WASHINGTON – Um dia depois que o presidente Biden classificou o presidente Vladimir V. Putin da Rússia de “criminoso de guerra” pelas mortes de civis na Ucrânia, o secretário de Estado Antony J. Blinken na quinta-feira ecoou sua avaliação e disse que Putin será responsabilizado.
“Ontem, o presidente Biden disse que, em sua opinião, crimes de guerra foram cometidos na Ucrânia. Pessoalmente, eu concordo”, disse Blinken, citando uma lista de horríveis ataques russos que mataram ucranianos desarmados, incluindo crianças. “Alvejar intencionalmente civis é um crime de guerra.”
Mas os obstáculos práticos para punir Putin são enormes, disseram especialistas, embora seus comandantes no campo de batalha na Ucrânia possam ser mais vulneráveis.

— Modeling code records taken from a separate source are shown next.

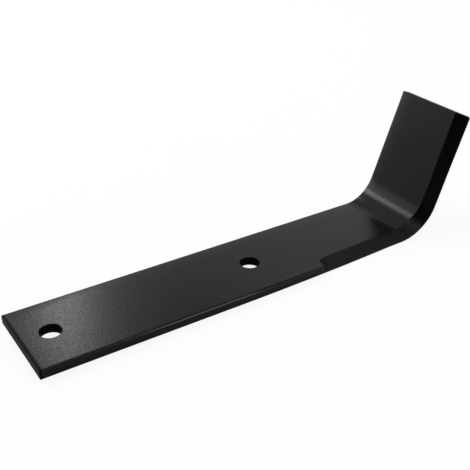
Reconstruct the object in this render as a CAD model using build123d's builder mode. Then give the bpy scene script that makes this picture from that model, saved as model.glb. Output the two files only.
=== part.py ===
from build123d import *
from math import cos, radians, sin, sqrt
import os

os.makedirs("parts", exist_ok=True)

# Rotary tiller blade: a flat steel bar with two bolt holes, bent up at one end into a wing,
# with a cutting bevel ground along the front edge of its far half. X runs along the bar,
# Y across it to the back and Z up. The origin is on the underside, on the end hole's axis.

# The bar and its bolt holes
bar_width = 60.0
thickness = 6.0
end_margin = 18.2
hole_spacing = 134.5
hole_diameter = 13.0

# The bend and the wing
bend_start = 239.3
bend_radius = 24.0
bend_angle = 70.0
wing_length = 65.5

# The front edge: how far forging draws it in by the bend, and how far in it stays on the wing
draw_start = 103.8
draw_depth = 3.7
wing_inset = 1.7

# The cutting bevel, the land that it leaves along the edge, and the cutter marks where it
# starts, each a share as long as the last
bevel_start = 175.3
bevel_width = 8.2
edge_land = 0.9
mark_count = 3
mark_pitch = 2.3
mark_radius = 0.35
mark_share = 0.45

# The run-in, where the upper front corner is worn round before the bevel: its length, how far
# the round reaches over the bar and down its edge at the bevel, and how far it bites past both
run_in_length = 60.0
run_in_width = 5.0
run_in_depth = 2.0
run_in_bite = 0.03
run_in_sections = 5

# Edges: rolled along the bar, cut at the ends, ground at the bevel, punched at the holes
upper_radius = 1.5
lower_radius = 0.4
corner_radius = 0.6
tip_radius = 1.8
ridge_radius = 0.8
rim_radius = 0.3
clearance = 1.0

front = -bar_width / 2
back = bar_width / 2
rise = radians(bend_angle)
outer_radius = bend_radius + thickness
wing_width = bar_width - wing_inset
wing_front = front + wing_inset
wing_start = bend_start + outer_radius * sin(rise)
wing_end = wing_start + wing_length * cos(rise)
wing_top = outer_radius * (1 - cos(rise)) + wing_length * sin(rise)
bevel_depth = thickness - edge_land
draw_radius = ((bend_start - draw_start) ** 2 + draw_depth**2) / (2 * draw_depth)


def front_at(x):
    """Y of the bar's front edge at x: straight, then on the arc that draws it in."""
    drawn = max(x - draw_start, 0)
    return front + draw_radius - sqrt(draw_radius**2 - drawn**2)


def long_edge(part, surface, side):
    """The long edge of the bar's under (0) or upper (1) face, at its front (0) or back (-1)."""
    flat_faces = part.faces().filter_by(Plane.XY).sort_by(Axis.Z)
    return flat_faces[surface].edges().sort_by(Axis.Y)[side]


# The blank: the side view of the bent bar, drawn along its upper line, as wide as the bar
with BuildPart() as blank:
    with BuildSketch(Plane.XZ):
        with BuildLine():
            flat = Line((-end_margin, thickness), (bend_start, thickness))
            bend = JernArc(flat @ 1, flat % 1, bend_radius, bend_angle)
            PolarLine(bend @ 1, wing_length, direction=bend % 1)
            offset(amount=thickness, side=Side.RIGHT)
        make_face()
    extrude(amount=back, both=True)

    # Seen from above, the front edge is straight, drawn in on an arc, and flares to the wing
    with BuildSketch(Plane.XY):
        with BuildLine():
            straight = Line((-end_margin, front), (draw_start, front))
            drawn = TangentArc(straight @ 1, (bend_start, front + draw_depth), tangent=straight % 1)
            flare = Spline(drawn @ 1, (wing_start, wing_front), tangents=[drawn % 1, (1, 0)])
            Polyline(
                flare @ 1,
                (wing_end, wing_front),
                (wing_end, back),
                (-end_margin, back),
                straight @ 0,
            )
        make_face()
    extrude(amount=thickness + wing_top, mode=Mode.INTERSECT)

# The holed end: the flat bar up to the bevel, with its edges rolled round
with BuildPart() as holed_end:
    add(blank.part)
    split(bisect_by=Plane.YZ.offset(bevel_start), keep=Keep.BOTTOM)
    fillet(holed_end.edges().filter_by(Axis.Z).sort_by(Axis.X)[:2], radius=corner_radius)
    upper_edges = holed_end.faces().sort_by(Axis.Z)[-1].edges().sort_by(Axis.X)[:-1]
    fillet(upper_edges, radius=upper_radius)
    lower_edges = holed_end.faces().sort_by(Axis.Z)[0].edges().sort_by(Axis.X)[:-1]
    fillet(lower_edges, radius=lower_radius)

    # The run-in wears the upper front corner to a flat oval round, which grows to the bevel
    for section in range(run_in_sections):
        share = section / (run_in_sections - 1)
        station = bevel_start - run_in_length * (1 - share)
        edge = front_at(station)
        width = run_in_width * share + upper_radius / 2 * (1 - share)
        depth = run_in_depth * share + upper_radius / 2 * (1 - share)
        with BuildSketch(Plane.YZ.offset(station)):
            with BuildLine():
                middle = (edge - run_in_bite + width, thickness + run_in_bite - depth)
                worn = EllipticalCenterArc(middle, width, depth, start_angle=90, arc_size=90)
                Polyline(
                    worn @ 1,
                    ((worn @ 1).X - clearance, (worn @ 1).Y),
                    ((worn @ 1).X - clearance, (worn @ 0).Y + clearance),
                    ((worn @ 0).X, (worn @ 0).Y + clearance),
                    worn @ 0,
                )
            make_face()
    loft(mode=Mode.SUBTRACT)

# The bevelled end: the rest of the bar with the bend and the wing, its inner front corner
# ground away at a slant from the bevel's start to the tip
with BuildPart() as bevelled_end:
    add(blank.part)
    split(bisect_by=Plane.YZ.offset(bevel_start), keep=Keep.TOP)
    flat_face = bevelled_end.faces().filter_by(Plane.XY).sort_by(Axis.Z)[1]
    cutting_edge = long_edge(bevelled_end, surface=1, side=0)
    chamfer(cutting_edge, length=bevel_width, length2=bevel_depth, reference=flat_face)
    fillet(long_edge(bevelled_end, surface=1, side=0), radius=ridge_radius)
    fillet(long_edge(bevelled_end, surface=1, side=-1), radius=upper_radius)
    fillet(long_edge(bevelled_end, surface=0, side=-1), radius=lower_radius)
    fillet(long_edge(bevelled_end, surface=0, side=0), radius=lower_radius)

    # The wing's tip has rounded corners, cut square to its face
    tip = Plane((wing_end, 0, wing_top), x_dir=(0, 1, 0), z_dir=(-sin(rise), 0, cos(rise)))
    with BuildSketch(tip):
        with Locations((wing_inset / 2, 0)):
            from_tip = (Align.CENTER, Align.MIN)
            Rectangle(wing_width, tip_radius, align=from_tip)
            RectangleRounded(
                wing_width, wing_length, tip_radius, align=from_tip, mode=Mode.SUBTRACT
            )
    extrude(amount=thickness + clearance, both=True, mode=Mode.SUBTRACT)

    # The cutter's marks lie across the bevel from its start on, each shorter than the last
    for mark in range(mark_count):
        station = bevel_start + mark_pitch * mark
        brow = Vector(station, front_at(station) + bevel_width, thickness)
        foot = Vector(station, front_at(station), edge_land)
        with Locations(Plane(brow, x_dir=(1, 0, 0), z_dir=foot - brow)):
            Cylinder(
                mark_radius,
                (foot - brow).length * mark_share**mark,
                align=(Align.CENTER, Align.CENTER, Align.MIN),
                mode=Mode.SUBTRACT,
            )

# The blade: both ends as one forging, with its bolt holes punched through from above, which
# rolls their upper rims round and leaves the lower ones sharp
with BuildPart() as blade:
    add(holed_end.part)
    add(bevelled_end.part)
    with Locations((0, 0, thickness), (hole_spacing, 0, thickness)):
        Hole(hole_diameter / 2, depth=thickness)
    upper_rims = blade.edges(Select.LAST).filter_by(GeomType.CIRCLE).group_by(Axis.Z)[-1]
    fillet(upper_rims, radius=rim_radius)

blade.part.label = "blade"
export_step(blade.part, "parts/blade.step")
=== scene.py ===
import math

import bpy
import numpy as np
from mathutils import Matrix, Quaternion, Vector


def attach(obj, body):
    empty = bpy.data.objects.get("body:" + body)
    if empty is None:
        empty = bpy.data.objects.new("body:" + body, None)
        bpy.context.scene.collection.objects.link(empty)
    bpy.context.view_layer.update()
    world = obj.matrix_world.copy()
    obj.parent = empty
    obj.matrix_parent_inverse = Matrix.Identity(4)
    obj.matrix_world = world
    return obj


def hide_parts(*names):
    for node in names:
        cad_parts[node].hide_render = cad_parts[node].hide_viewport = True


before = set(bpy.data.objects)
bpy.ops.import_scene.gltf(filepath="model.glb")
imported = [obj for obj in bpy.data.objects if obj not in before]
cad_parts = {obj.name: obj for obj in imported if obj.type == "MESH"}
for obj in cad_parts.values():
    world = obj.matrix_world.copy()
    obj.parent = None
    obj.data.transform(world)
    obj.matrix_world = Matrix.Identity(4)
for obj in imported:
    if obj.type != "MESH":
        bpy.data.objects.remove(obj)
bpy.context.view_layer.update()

# The camera: it stands in front of the blade's holed end and looks down along it at about
# 30 degrees, through a lens of 61 mm on a sensor 36 mm wide.
camera_place = Vector((-0.11056, -0.35737, 0.27612))
camera_sight = Vector((0.47416, 0.72488, -0.49971)).normalized()
camera_side = Vector((0.83836, -0.54509, 0.00479)).normalized()
camera_lens = 61.06
sensor_width = 36.0
nearest_seen = 0.01
farthest_seen = 100.0

camera_up = camera_side.cross(camera_sight).normalized()
camera_right = camera_sight.cross(camera_up).normalized()
camera_data = bpy.data.cameras.new("camera")
camera_data.sensor_fit = "HORIZONTAL"
camera_data.sensor_width = sensor_width
camera_data.lens = camera_lens
camera_data.clip_start = nearest_seen
camera_data.clip_end = farthest_seen
camera = bpy.data.objects.new("camera", camera_data)
camera_turn = Matrix((camera_right, camera_up, -camera_sight)).transposed()
camera.matrix_world = Matrix.Translation(camera_place) @ camera_turn.to_4x4()
bpy.context.scene.collection.objects.link(camera)
bpy.context.scene.camera = camera
bpy.context.scene.view_settings.view_transform = "Standard"

# The table top: the blade lies on a matt white sheet, which takes the light and the blade's
# shadow. It adds a glow to what the camera sees, so that it looks as white as the room, and a
# fainter one to what the blade mirrors.
table_half = 6.0
table_drop = 0.0002
table_corners = ((-1, -1), (1, -1), (1, 1), (-1, 1))
table_colour = (0.92, 0.92, 0.92, 1.0)
white = (1.0, 1.0, 1.0, 1.0)
camera_glow = 0.87
mirrored_glow = 0.10


def link_nodes(tree, *pairs):
    """Joins each (output, input) pair of sockets in a node tree."""
    for output, entry in pairs:
        tree.links.new(output, entry)


def larger(tree, first, second):
    """The larger of two node outputs."""
    node = tree.nodes.new("ShaderNodeMath")
    node.operation = "MAXIMUM"
    link_nodes(tree, (first, node.inputs[0]), (second, node.inputs[1]))
    return node.outputs[0]


def scaled(tree, output, factor):
    """A node output times a factor."""
    node = tree.nodes.new("ShaderNodeMath")
    node.operation = "MULTIPLY"
    node.inputs[1].default_value = factor
    link_nodes(tree, (output, node.inputs[0]))
    return node.outputs[0]


def seen_and_mirrored(tree):
    """1 for a ray from the camera and else 0, and 1 for a ray from a mirror or glass and else 0."""
    path = tree.nodes.new("ShaderNodeLightPath")
    mirrored = larger(tree, path.outputs["Is Glossy Ray"], path.outputs["Is Transmission Ray"])
    return path.outputs["Is Camera Ray"], mirrored


def show_mix(tree, share, first, second, output_kind):
    """Shows first x (1 - share) + second x share."""
    blended = tree.nodes.new("ShaderNodeMixShader")
    shown = tree.nodes.new(output_kind)
    link_nodes(
        tree,
        (share, blended.inputs[0]),
        (first.outputs[0], blended.inputs[1]),
        (second.outputs[0], blended.inputs[2]),
        (blended.outputs[0], shown.inputs["Surface"]),
    )


def stage_sheet(name, corners, paint):
    """A flat sheet with four corners, shown as part of the studio."""
    mesh = bpy.data.meshes.new(name)
    mesh.from_pydata(corners, [], [(0, 1, 2, 3)])
    mesh.materials.append(paint)
    sheet = bpy.data.objects.new(name, mesh)
    bpy.context.scene.collection.objects.link(sheet)
    return sheet


table_paint = bpy.data.materials.new("white_table")
table_paint.use_nodes = True
tree = table_paint.node_tree
tree.nodes.clear()
seen, mirrored = seen_and_mirrored(tree)
glow_share = larger(tree, scaled(tree, seen, camera_glow), scaled(tree, mirrored, mirrored_glow))
matt = tree.nodes.new("ShaderNodeBsdfDiffuse")
matt.inputs["Color"].default_value = table_colour
glow = tree.nodes.new("ShaderNodeEmission")
glow.inputs["Color"].default_value = white
show_mix(tree, glow_share, matt, glow, "ShaderNodeOutputMaterial")
stage_sheet(
    "table_top",
    [(table_half * x, table_half * y, -table_drop) for x, y in table_corners],
    table_paint,
)

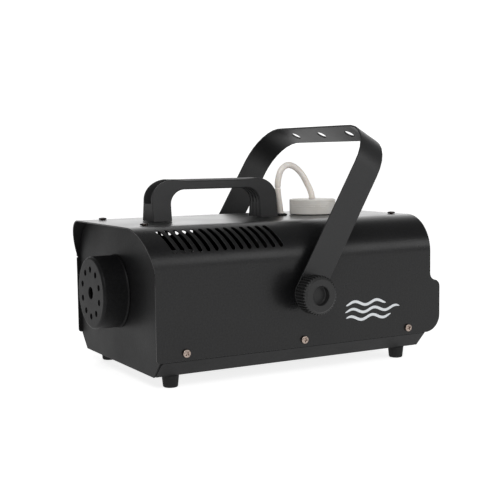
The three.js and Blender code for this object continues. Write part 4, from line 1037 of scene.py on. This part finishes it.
def cap_shape():
    r, low, high = CAP_R, CAP_LOW.z, CAP_HIGH.z
    bore = 4.4
    wall = 2.0
    profile = [(bore, high - wall), (bore, high - 0.3), (bore + 0.3, high), (r - 2.4, high),
               (r - 1.6, high - 0.06), (r - 0.9, high - 0.25), (r - 0.4, high - 0.6), (r - 0.1, high - 1.1)]
    for row in range(4):
        z = high - 1.5 - 1.9 * row
        profile += [(r, z), (r, z - 1.1), (r - 0.16, z - 1.35), (r - 0.16, z - 1.6)]
    profile += [(r, high - 9.3), (r, low + 0.5), (r - 0.5, low), (20.2, low), (19.6, low + 0.6),
                (19.6, high - wall - 1), (18.6, high - wall)]
    return turned(profile, "z", (0, CAP_Y), 144)


HOSE_ROUTE = [
    (72.3, 6, 46),
    (78, 6, 46),
    (86, 12, 56),
    (86, 24, 74),
    (70, 34, 94),
    (36, GROMMET_Y - 3, 110),
    (8, GROMMET_Y - 0.5, 120),
    (0, GROMMET_Y + 0.4, 134),
    (0, GROMMET_Y, 147.4),
    (0, GROMMET_Y - 1.3, 157.9),
    (0, GROMMET_Y - 2.9, 168.4),
    (0, GROMMET_Y - 3.3, 176.3),
    (0, GROMMET_Y - 2.7, 184),
    (0, GROMMET_Y - 0.1, 192.3),
    (0, GROMMET_Y + 3.6, 197),
    (0, GROMMET_Y + 9, 199.3),
    (0, GROMMET_Y + 15.4, 198.2),
    (0, GROMMET_Y + 21.1, 194.7),
    (0, GROMMET_Y + 27.3, 188.4),
    (0, GROMMET_Y + 33.2, 179),
    (0, GROMMET_Y + 37.2, 171.4),
    (0, CAP_Y, CAP_HIGH.z - 0.5),
    (0, CAP_Y + 1.6, 152),
    (0, CAP_Y + 1.8, 130),
    (0, CAP_Y, 80),
    (0, CAP_Y, 34),
]
SLEEVE_TOP = 176.0  # the hose's outer sleeve ends at this height


def hose_shape():
    """The clear hose; a sleeve over its lower length ends in a fine groove."""
    path = smooth_path(HOSE_ROUTE, 16)

    def radius_at(i, radius):
        here = path[i]
        rising = TOP_Z < here.z and here.y < GROMMET_Y + 5
        return radius - 0.5 if rising and abs(here.z - SLEEVE_TOP) < 0.9 else radius
    return swept_tube(path, HOSE_R, 1.9, 28, radius_at)


GROMMET_R = 5.0
GROMMET_RIM_R = 6.8


def grommet_shape():
    low, high = GROMMET_LOW.z, GROMMET_HIGH.z
    top = TOP_Z + 0.3
    rim, waist = GROMMET_RIM_R, GROMMET_R
    profile = [(3.35, low + 0.4), (3.8, low), (rim - 0.6, low), (rim, low + 0.5), (rim, low + 2.0),
               (waist, low + 2.0), (waist, top), (rim - 0.2, top), (rim, top + 0.3), (rim - 0.1, top + 1.0),
               (rim - 0.7, top + 1.6), (rim - 1.6, top + 1.9), (4.6, high), (3.8, high - 0.1),
               (3.35, high - 0.6)]
    return turned(profile, "z", (0, GROMMET_Y), 64)


# ---- feet and screws

def foot_shape(node_name):
    low, high = node_box(node_name)
    x, y = (low.x + high.x) / 2, (low.y + high.y) / 2
    top = high.z
    profile = [(0, 0), (5.6, 0), (6.3, 0.2), (6.8, 0.7), (7.0, 1.4), (8.0, top - 0.9), (8.1, top - 0.4),
               (7.8, top), (0, top)]
    return turned(profile, "z", (x, y), 64)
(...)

Para complicar as coisas, os Estados Unidos não reconhecem oficialmente o Tribunal Penal Internacional, que é o principal fórum para processar crimes de guerra.
Alguns especialistas disseram que declarar o líder russo um criminoso de guerra pode dificultar a negociação de um acordo de paz com ele, mas também pode dar à Ucrânia e ao Ocidente alguma vantagem se Putin tentar negociar imunidade a qualquer processo.
Os comentários consecutivos de Biden e Blinken marcaram uma clara mudança na linguagem dos EUA sobre o assunto após semanas de declarações evasivas de autoridades americanas, mesmo quando hospitais e prédios de apartamentos ucranianos foram reduzidos a escombros.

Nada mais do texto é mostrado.